The Business of Our Business
While the majority of our heavy lifting was on the code side of the house, the rest of our team spent the week figuring out how to bring Elasticsearch to even more users and customers. Our marketing team focused on making sure that our meetup program rocks, that we're seeing folks at the right conferences and that information about Elasticsearch's product offerings is most robust. Our operations and administrative teams had extensive discussions on how to best improve our company processes so we can maintain our laser focus on producing Elasticsearch and serving our customers. Our sales team, of course, ran through “the numbers," and things are looking great: lots of happy customers using our support offerings and great feedback from attendees of our global training courses.
As with all times when someone from the Elasticsearch team visits a particular city, we were excited to host a community meetup in Amsterdam. We welcomed more than 65 people to the Elasticsearch office for a full evening of talks, beer and pizza. While we usually have two shorter presentations on Elasticsearch at meetups - one on features, one on a particular use case - this time around we had the whole dev team talk about what they're working towards for 1.0 in a series of lightning talks.

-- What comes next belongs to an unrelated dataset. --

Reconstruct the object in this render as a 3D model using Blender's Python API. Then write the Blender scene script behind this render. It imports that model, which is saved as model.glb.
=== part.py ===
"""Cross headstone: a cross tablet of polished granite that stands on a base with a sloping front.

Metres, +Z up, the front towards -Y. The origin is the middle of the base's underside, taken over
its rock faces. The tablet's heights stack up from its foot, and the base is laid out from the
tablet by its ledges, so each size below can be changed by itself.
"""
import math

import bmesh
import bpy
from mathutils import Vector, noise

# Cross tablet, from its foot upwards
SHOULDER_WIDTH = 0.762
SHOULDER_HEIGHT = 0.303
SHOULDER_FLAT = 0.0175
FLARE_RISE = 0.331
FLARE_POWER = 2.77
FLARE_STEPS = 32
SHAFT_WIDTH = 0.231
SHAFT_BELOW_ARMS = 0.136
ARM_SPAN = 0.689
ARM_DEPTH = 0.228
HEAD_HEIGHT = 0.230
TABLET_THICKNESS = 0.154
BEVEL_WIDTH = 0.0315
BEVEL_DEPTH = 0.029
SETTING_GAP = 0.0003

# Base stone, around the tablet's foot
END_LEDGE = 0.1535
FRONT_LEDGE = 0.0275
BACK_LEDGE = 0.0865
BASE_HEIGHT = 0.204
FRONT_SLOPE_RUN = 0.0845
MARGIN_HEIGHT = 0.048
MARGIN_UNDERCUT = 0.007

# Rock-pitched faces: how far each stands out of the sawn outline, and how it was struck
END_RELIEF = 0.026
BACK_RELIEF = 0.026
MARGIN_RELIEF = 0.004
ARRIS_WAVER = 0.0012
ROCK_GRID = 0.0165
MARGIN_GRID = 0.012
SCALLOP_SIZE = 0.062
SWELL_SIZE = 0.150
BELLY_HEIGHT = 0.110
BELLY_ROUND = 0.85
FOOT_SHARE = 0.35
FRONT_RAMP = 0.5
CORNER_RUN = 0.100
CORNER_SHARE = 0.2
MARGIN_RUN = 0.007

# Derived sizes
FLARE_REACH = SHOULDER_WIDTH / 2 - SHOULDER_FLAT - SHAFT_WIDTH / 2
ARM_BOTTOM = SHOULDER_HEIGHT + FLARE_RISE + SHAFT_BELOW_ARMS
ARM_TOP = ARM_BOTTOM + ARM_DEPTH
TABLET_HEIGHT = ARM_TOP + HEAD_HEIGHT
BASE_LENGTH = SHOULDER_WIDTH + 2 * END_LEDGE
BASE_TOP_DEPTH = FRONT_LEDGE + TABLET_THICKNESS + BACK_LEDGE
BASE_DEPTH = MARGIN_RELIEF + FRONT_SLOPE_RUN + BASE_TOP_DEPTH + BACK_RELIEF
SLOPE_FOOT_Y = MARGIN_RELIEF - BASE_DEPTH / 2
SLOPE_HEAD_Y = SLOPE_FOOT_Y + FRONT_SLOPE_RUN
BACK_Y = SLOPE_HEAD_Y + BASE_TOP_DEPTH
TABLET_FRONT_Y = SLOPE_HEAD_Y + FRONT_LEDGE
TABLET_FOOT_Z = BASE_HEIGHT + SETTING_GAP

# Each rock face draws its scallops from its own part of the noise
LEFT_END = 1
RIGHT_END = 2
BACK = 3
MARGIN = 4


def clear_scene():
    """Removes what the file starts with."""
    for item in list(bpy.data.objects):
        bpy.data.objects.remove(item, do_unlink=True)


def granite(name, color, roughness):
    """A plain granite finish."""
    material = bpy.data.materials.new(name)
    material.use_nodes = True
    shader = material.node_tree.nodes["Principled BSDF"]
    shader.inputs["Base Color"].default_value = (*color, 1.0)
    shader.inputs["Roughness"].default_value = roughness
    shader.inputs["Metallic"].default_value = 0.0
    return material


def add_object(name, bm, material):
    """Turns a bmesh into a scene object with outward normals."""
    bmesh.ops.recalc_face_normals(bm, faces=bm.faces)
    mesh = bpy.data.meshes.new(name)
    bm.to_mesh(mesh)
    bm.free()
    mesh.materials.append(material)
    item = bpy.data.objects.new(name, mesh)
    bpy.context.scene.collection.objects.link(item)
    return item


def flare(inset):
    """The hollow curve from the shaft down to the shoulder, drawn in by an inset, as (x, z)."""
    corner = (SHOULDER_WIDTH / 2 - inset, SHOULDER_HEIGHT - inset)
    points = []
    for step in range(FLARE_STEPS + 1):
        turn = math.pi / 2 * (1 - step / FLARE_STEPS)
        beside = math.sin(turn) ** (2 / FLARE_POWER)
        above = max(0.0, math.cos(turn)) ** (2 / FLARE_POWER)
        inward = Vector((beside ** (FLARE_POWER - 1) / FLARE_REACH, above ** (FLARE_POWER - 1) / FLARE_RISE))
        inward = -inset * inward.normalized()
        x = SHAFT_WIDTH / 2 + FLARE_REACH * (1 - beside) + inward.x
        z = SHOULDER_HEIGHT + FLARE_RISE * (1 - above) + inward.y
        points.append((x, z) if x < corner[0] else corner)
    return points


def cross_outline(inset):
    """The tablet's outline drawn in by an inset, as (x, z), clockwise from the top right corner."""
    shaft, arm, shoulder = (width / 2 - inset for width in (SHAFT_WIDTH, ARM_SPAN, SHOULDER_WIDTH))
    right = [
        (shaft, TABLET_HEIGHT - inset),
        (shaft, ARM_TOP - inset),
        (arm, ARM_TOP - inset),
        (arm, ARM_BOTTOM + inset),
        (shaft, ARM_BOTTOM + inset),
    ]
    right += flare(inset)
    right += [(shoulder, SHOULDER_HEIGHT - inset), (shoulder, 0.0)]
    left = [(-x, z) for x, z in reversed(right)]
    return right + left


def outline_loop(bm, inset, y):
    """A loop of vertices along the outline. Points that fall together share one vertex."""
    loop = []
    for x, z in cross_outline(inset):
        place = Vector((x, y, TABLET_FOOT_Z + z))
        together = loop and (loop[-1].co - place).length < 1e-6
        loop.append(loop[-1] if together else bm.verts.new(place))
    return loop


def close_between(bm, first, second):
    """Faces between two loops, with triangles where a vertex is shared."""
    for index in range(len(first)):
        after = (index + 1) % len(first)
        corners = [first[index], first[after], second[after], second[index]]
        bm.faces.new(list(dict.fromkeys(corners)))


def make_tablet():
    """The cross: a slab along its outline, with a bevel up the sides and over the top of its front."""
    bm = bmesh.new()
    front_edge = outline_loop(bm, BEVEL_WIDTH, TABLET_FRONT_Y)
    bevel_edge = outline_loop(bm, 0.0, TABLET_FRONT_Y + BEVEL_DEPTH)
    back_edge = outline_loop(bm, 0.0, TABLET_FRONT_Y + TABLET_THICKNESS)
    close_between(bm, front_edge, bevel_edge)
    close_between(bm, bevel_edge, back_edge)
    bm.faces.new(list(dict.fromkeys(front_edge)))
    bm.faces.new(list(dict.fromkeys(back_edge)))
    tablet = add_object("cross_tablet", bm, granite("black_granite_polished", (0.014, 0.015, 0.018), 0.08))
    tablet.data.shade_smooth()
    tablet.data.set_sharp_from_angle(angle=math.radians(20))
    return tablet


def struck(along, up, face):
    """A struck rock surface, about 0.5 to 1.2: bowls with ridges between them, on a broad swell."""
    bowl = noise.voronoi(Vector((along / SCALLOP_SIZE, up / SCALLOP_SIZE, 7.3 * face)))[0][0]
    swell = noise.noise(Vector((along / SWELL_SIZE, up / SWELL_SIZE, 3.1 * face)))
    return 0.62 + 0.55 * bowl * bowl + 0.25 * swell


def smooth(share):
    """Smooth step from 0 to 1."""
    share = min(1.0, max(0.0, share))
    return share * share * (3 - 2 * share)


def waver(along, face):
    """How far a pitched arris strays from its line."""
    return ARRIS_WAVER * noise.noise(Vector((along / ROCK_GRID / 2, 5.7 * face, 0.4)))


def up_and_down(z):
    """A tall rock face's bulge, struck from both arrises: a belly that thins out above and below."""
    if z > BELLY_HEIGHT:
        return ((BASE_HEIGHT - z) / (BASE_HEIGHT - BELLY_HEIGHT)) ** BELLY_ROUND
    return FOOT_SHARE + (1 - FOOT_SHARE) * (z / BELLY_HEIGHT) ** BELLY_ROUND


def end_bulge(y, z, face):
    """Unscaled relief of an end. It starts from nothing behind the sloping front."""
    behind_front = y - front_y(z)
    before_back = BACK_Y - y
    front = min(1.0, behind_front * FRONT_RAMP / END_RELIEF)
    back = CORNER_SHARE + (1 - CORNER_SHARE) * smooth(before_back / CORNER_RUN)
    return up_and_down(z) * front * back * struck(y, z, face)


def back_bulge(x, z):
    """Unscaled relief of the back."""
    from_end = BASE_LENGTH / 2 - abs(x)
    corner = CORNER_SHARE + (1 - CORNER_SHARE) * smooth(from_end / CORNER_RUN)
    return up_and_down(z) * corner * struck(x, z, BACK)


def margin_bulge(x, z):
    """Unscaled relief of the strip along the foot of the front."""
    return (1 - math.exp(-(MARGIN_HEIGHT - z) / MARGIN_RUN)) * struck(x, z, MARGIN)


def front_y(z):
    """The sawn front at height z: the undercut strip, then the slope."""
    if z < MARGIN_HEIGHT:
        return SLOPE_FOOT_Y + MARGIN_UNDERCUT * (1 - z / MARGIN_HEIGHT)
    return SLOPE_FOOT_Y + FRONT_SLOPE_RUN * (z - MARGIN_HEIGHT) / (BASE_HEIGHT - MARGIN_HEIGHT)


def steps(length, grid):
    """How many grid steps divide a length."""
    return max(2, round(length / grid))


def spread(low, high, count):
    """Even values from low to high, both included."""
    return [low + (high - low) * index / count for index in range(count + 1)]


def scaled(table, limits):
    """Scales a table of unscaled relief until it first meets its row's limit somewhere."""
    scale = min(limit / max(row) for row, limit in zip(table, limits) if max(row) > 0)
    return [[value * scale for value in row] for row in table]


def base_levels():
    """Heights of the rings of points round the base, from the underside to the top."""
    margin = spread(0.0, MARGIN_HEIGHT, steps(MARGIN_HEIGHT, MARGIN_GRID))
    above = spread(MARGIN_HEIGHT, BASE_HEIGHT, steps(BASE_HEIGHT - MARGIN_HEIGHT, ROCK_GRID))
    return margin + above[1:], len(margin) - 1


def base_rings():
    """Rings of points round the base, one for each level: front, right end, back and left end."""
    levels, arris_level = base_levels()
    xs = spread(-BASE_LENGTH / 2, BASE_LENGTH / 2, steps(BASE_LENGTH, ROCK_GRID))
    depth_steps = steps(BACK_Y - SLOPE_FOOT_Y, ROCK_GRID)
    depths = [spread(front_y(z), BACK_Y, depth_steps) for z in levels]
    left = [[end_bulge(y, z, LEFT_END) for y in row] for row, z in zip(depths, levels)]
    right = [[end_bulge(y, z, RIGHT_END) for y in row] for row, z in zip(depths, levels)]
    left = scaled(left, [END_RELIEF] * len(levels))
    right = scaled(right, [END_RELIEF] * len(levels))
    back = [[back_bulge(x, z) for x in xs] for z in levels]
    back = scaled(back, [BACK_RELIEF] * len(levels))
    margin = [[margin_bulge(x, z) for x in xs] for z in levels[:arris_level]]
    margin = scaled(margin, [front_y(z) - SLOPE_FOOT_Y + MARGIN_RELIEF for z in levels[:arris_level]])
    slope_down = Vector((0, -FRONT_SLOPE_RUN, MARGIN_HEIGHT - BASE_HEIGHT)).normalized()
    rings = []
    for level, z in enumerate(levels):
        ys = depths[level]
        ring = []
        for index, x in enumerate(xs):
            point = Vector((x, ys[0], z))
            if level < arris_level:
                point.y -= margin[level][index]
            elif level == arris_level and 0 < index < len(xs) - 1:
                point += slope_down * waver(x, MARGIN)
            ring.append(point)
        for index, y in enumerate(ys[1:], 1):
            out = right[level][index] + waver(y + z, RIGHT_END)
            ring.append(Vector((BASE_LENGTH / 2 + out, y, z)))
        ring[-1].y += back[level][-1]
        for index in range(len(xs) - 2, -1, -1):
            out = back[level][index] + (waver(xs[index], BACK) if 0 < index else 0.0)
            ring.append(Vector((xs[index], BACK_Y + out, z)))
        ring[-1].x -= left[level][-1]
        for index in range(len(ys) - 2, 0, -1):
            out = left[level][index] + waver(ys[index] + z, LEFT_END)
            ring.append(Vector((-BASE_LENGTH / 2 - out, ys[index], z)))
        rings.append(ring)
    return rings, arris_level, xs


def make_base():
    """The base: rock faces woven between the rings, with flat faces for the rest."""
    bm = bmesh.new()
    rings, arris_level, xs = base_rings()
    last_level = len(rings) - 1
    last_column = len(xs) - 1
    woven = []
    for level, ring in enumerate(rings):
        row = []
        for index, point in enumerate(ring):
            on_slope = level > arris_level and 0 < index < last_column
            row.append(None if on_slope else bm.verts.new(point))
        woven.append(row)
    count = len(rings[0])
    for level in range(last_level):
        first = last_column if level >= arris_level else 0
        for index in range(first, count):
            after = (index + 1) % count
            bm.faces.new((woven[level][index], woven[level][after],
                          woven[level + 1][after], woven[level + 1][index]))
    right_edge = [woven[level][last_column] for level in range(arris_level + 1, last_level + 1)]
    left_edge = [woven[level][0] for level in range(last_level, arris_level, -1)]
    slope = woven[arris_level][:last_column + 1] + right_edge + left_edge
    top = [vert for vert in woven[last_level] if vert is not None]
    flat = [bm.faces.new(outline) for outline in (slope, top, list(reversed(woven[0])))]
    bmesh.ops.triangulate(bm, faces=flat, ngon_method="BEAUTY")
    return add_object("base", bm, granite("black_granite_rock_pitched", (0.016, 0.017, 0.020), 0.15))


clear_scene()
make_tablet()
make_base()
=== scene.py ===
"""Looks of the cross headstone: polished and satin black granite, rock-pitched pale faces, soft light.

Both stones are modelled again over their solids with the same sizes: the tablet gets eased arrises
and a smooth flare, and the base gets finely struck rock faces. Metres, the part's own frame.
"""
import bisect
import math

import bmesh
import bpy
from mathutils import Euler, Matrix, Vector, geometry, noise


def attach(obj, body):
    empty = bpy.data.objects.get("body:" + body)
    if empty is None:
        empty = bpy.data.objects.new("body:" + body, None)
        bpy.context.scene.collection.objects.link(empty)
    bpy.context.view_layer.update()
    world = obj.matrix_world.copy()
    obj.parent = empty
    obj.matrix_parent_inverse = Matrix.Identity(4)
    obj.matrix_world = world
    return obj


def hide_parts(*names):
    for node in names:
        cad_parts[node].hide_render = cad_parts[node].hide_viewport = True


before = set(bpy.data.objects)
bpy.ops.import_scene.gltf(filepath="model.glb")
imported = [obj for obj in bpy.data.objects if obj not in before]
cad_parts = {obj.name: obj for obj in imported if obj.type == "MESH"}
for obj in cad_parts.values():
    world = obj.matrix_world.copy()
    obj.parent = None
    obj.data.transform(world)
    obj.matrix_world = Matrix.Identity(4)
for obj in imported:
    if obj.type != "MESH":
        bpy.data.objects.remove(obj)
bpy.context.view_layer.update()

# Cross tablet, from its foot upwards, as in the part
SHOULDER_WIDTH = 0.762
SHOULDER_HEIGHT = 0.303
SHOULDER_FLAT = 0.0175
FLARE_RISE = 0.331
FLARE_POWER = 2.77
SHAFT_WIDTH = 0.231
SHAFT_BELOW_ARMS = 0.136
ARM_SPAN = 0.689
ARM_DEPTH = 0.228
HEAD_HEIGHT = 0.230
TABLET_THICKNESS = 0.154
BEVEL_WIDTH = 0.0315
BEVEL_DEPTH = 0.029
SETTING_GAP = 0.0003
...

You can read even more about the Meet-the-Devs Meetup in Zachary Tong's blog post.
That's a wrap for our October All Hands, but we're all looking forward to all getting together again sometime in the Spring, likely at our brand new Silicon Valley headquarters in Los Altos, California, US. In the coming weeks, we'll be talking even more about the future of Elasticsearch, Logstash and Kibana, sharing more in-depth insights into the discussions we had in Amsterdam.